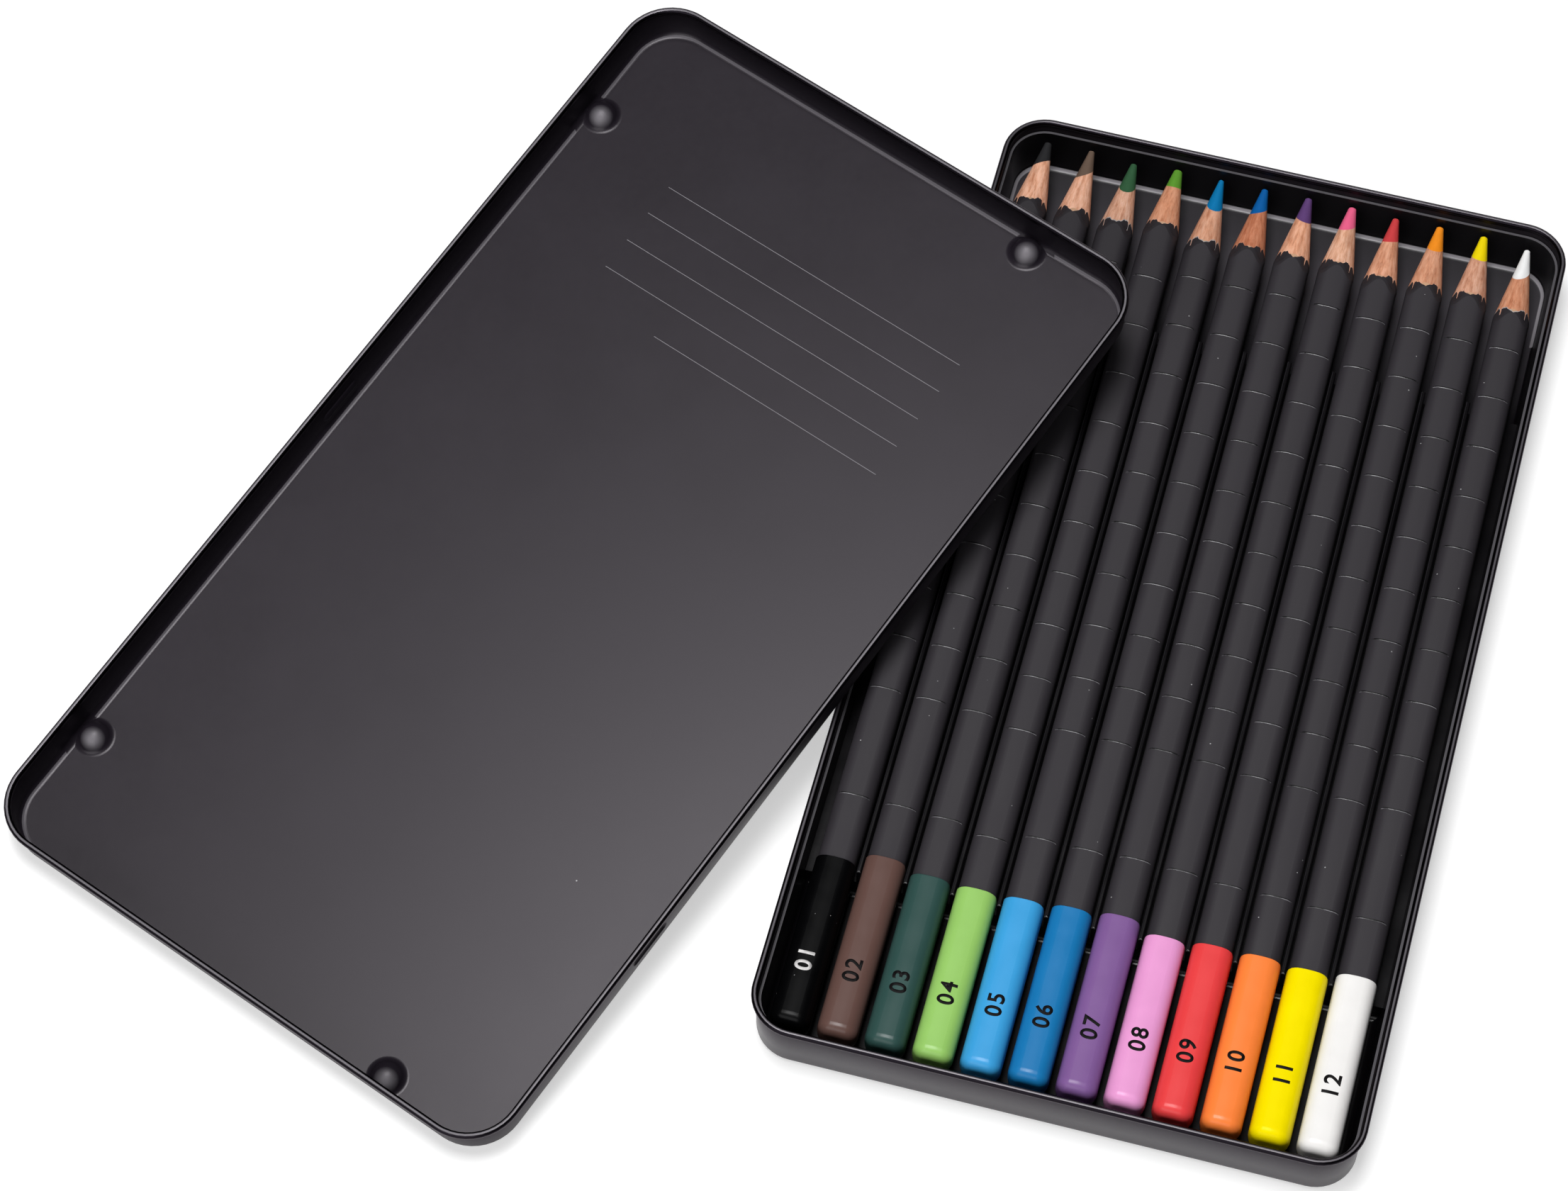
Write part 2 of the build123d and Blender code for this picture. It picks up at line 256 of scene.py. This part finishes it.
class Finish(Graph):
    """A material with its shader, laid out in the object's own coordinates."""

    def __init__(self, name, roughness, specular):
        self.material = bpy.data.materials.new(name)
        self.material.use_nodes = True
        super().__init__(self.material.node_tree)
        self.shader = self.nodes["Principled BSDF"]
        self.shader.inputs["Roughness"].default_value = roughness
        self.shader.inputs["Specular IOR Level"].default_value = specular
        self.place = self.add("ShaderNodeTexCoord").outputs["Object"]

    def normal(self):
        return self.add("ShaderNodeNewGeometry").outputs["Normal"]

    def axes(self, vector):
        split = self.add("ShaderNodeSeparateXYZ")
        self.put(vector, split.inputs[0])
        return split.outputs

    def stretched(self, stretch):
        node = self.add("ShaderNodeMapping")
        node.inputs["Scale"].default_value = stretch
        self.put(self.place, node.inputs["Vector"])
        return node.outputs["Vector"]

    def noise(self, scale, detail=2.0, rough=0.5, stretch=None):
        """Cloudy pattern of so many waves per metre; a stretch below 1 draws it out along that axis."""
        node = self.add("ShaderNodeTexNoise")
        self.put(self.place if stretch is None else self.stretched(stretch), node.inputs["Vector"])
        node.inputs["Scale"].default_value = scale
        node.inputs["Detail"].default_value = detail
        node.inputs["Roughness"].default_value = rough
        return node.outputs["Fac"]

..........

Set down the listing above in full, please, exactly as it appears.

▸ Result:
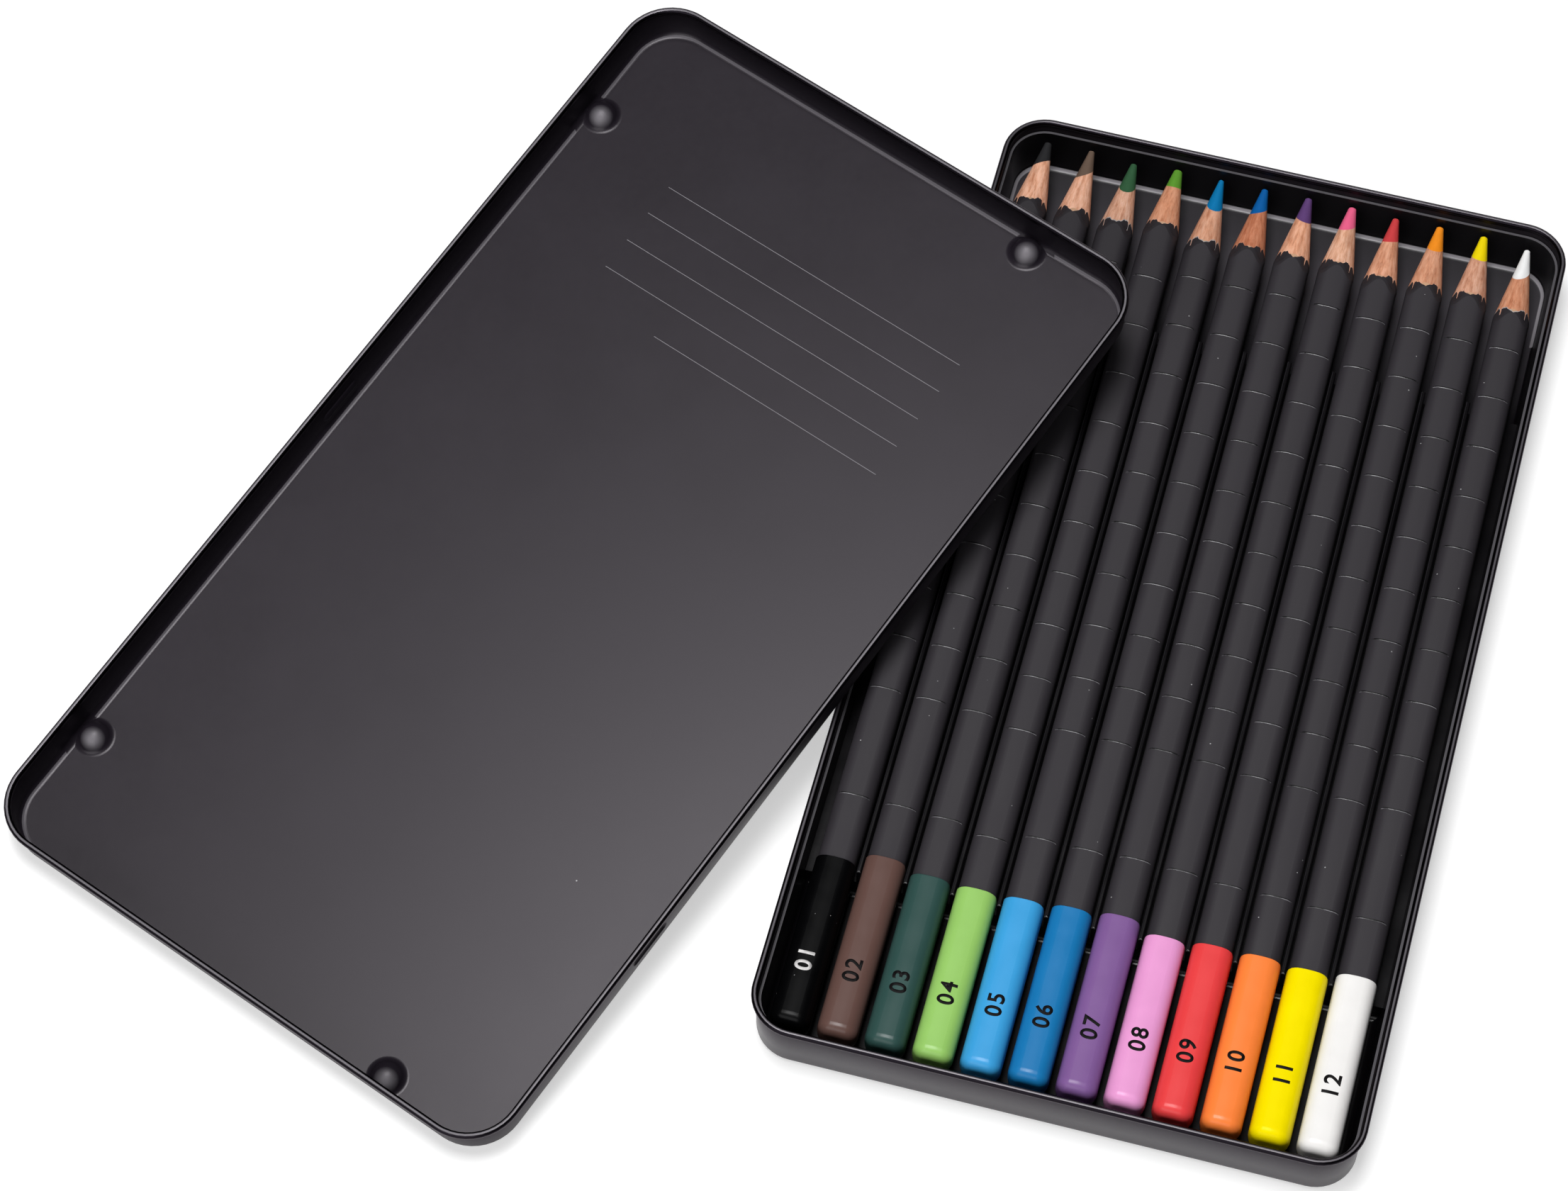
Write part 2 of the build123d and Blender code for this picture. It picks up at line 256 of scene.py. This part finishes it.
class Finish(Graph):
    """A material with its shader, laid out in the object's own coordinates."""

    def __init__(self, name, roughness, specular):
        self.material = bpy.data.materials.new(name)
        self.material.use_nodes = True
        super().__init__(self.material.node_tree)
        self.shader = self.nodes["Principled BSDF"]
        self.shader.inputs["Roughness"].default_value = roughness
        self.shader.inputs["Specular IOR Level"].default_value = specular
        self.place = self.add("ShaderNodeTexCoord").outputs["Object"]

    def normal(self):
        return self.add("ShaderNodeNewGeometry").outputs["Normal"]

    def axes(self, vector):
        split = self.add("ShaderNodeSeparateXYZ")
        self.put(vector, split.inputs[0])
        return split.outputs

    def stretched(self, stretch):
        node = self.add("ShaderNodeMapping")
        node.inputs["Scale"].default_value = stretch
        self.put(self.place, node.inputs["Vector"])
        return node.outputs["Vector"]

    def noise(self, scale, detail=2.0, rough=0.5, stretch=None):
        """Cloudy pattern of so many waves per metre; a stretch below 1 draws it out along that axis."""
        node = self.add("ShaderNodeTexNoise")
        self.put(self.place if stretch is None else self.stretched(stretch), node.inputs["Vector"])
        node.inputs["Scale"].default_value = scale
        node.inputs["Detail"].default_value = detail
        node.inputs["Roughness"].default_value = rough
        return node.outputs["Fac"]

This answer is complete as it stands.